Die Nachfrage und ihre Tücken
Eine aktuelle Umfrage des Meinungsforschungsinstituts Forsa scheint zumindest aus Arbeitnehmersicht recht zu geben: Rund 71 Prozent der Befragten wünschen sich das belgische Modell auch hierzulande. Insbesondere jüngere Menschen wünschen sich laut Studie eine 4-Tage-Woche. Grund dafür: mehr Zeit am Stück für Familie und Kinder zu haben. Aber das Modell hat auch seine Tücken: Die Zeit die man am langen Wochenende gewinnt, ist man während der verbleibenden vier Tage länger am Arbeitsplatz. Aus diesem Grund favorisieren Gewerkschaften schon seit längerem eine Verkürzung der Gesamtarbeitszeit.
Herausforderung für Unternehmen
Für Unternehmen bedeutet eine 4-Tage-Woche zusätzlichen organisatorischen Aufwand. Für die Mitarbeiter, die am vierten Tag nicht am Arbeitsplatz sind, muss in der Regel Ersatz eingeplant werden. Auch die Arbeitszeitgesetze in Deutschland lassen das belgische Modell nicht einfach auf den hiesigen Arbeitsmarkt übertragen. Zwar wäre ein 10-Stunden-Tag bei einer 4-Tage-Woche arbeitsrechtlich noch zulässig. Allerdings sei problematisch, dass Beschäftigte sich damit „am Anschlag des arbeitszeitrechtlich Zulässigen“ bewegen, betont Fachanwalt Philipp Byers von der Kanzlei Watson Farley & Williams im Handelsblatt. Schon bei nur einer Überstunde sei damit der rechtlich zulässige Rahmen bereits überschritten. Weiteres Problem kann der gesetzliche Urlaubsanspruch sein: Denn auch bei einer Vier-Tage-Woche beträgt er mindestens vier Wochen pro Jahr.
Ist damit die 4-Tage-Woche in Deutschland schon vom Tisch?
Experten sagen: ja und nein. Feldversuche in Island, Großbritannien und den USA haben gezeigt, dass eine Umsetzung auf ein solches Arbeitszeitmodell durchaus die Produktivität steigern kann. So sagt Dieter Zapf, Professor für Arbeitspsychologie an der Universität Frankfurt/M. im Interview mit dem Online-Magazin watson:
„Verschiedene Untersuchungen zeigen, wie sich über die Wochentage hinweg Erschöpfung aufbaut, die dann über das Wochenende wieder abgebaut werden kann. Das würde durch eine Vier-Tage-Woche noch einmal substantiell besser.“
Auch in Deutschland haben schon verschiedene Unternehmen die vier Tage Woche entweder eingeführt oder experimentieren damit. Ob sich das Modell langfristig auch hier zu Lande durchsetzt, ist schwer vorherzusagen.

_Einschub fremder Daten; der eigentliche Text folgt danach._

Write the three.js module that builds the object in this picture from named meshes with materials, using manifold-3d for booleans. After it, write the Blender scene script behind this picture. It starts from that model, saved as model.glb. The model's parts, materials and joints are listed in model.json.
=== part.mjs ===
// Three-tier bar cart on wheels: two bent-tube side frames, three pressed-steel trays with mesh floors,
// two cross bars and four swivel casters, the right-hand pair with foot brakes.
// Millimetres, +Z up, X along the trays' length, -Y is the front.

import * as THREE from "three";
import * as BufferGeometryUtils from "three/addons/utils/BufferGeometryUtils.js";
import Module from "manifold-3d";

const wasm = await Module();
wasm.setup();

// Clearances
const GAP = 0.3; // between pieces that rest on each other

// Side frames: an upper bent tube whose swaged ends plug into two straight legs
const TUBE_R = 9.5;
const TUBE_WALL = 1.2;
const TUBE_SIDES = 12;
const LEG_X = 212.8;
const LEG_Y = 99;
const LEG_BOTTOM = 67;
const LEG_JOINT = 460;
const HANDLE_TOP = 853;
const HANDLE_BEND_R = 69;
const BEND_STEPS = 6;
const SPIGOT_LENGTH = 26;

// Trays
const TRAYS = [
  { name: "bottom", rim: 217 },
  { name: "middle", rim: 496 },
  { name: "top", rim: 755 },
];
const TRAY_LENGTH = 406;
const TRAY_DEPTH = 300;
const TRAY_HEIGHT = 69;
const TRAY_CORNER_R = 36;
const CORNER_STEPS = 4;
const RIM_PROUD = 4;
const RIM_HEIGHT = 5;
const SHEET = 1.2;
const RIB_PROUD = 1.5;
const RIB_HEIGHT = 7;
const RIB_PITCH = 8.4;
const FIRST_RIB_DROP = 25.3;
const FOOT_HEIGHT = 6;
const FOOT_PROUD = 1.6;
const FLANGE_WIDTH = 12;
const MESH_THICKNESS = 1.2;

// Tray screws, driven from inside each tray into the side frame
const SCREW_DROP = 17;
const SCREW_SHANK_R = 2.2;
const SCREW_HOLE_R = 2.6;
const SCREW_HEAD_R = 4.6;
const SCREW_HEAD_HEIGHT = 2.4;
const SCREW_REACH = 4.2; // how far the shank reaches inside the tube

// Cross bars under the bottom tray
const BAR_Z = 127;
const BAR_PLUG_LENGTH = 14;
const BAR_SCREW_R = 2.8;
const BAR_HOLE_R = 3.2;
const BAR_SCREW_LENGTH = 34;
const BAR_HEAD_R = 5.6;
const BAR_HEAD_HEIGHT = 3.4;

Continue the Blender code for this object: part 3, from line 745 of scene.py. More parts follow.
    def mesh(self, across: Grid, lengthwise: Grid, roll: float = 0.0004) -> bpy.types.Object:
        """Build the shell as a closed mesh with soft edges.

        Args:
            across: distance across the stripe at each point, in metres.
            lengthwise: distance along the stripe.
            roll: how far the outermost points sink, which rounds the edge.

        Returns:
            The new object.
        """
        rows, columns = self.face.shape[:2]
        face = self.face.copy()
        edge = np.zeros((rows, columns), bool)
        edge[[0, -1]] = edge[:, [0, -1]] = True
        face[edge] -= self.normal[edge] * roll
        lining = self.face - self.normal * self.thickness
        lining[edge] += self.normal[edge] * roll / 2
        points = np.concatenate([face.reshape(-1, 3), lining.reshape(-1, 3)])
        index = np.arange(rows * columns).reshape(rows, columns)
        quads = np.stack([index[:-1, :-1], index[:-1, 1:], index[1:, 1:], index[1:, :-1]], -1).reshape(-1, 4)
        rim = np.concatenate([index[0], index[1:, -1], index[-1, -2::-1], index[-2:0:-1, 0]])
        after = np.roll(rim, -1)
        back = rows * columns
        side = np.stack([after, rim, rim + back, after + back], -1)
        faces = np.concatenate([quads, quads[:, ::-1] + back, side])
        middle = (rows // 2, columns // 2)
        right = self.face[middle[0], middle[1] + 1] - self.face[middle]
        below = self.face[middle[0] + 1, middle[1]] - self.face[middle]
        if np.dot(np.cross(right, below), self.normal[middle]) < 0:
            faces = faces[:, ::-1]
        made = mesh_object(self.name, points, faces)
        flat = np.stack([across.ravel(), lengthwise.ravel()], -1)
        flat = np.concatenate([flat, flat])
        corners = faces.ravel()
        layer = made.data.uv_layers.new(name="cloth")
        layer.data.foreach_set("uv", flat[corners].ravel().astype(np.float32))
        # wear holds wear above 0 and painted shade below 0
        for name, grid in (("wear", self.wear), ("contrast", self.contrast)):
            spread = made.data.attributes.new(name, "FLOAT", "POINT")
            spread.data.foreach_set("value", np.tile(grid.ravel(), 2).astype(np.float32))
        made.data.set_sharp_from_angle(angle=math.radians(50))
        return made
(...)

Zugleich besteht aber auch heute schon in Deutschland die Möglichkeit, die Wochenarbeitszeit zu verkürzen, nämlich durch das Teilzeitarbeit. Auf diese besteht auch jetzt schon ein Rechtsanspruch, allerdings bei gleichzeitiger Reduktion der Vergütung. Wer also in Deutschland schon heute nur vier Tage arbeiten möchte, kann dies mit dem Arbeitgeber vereinbaren, allerdings nur mit dem entsprechend geringeren Gehalt.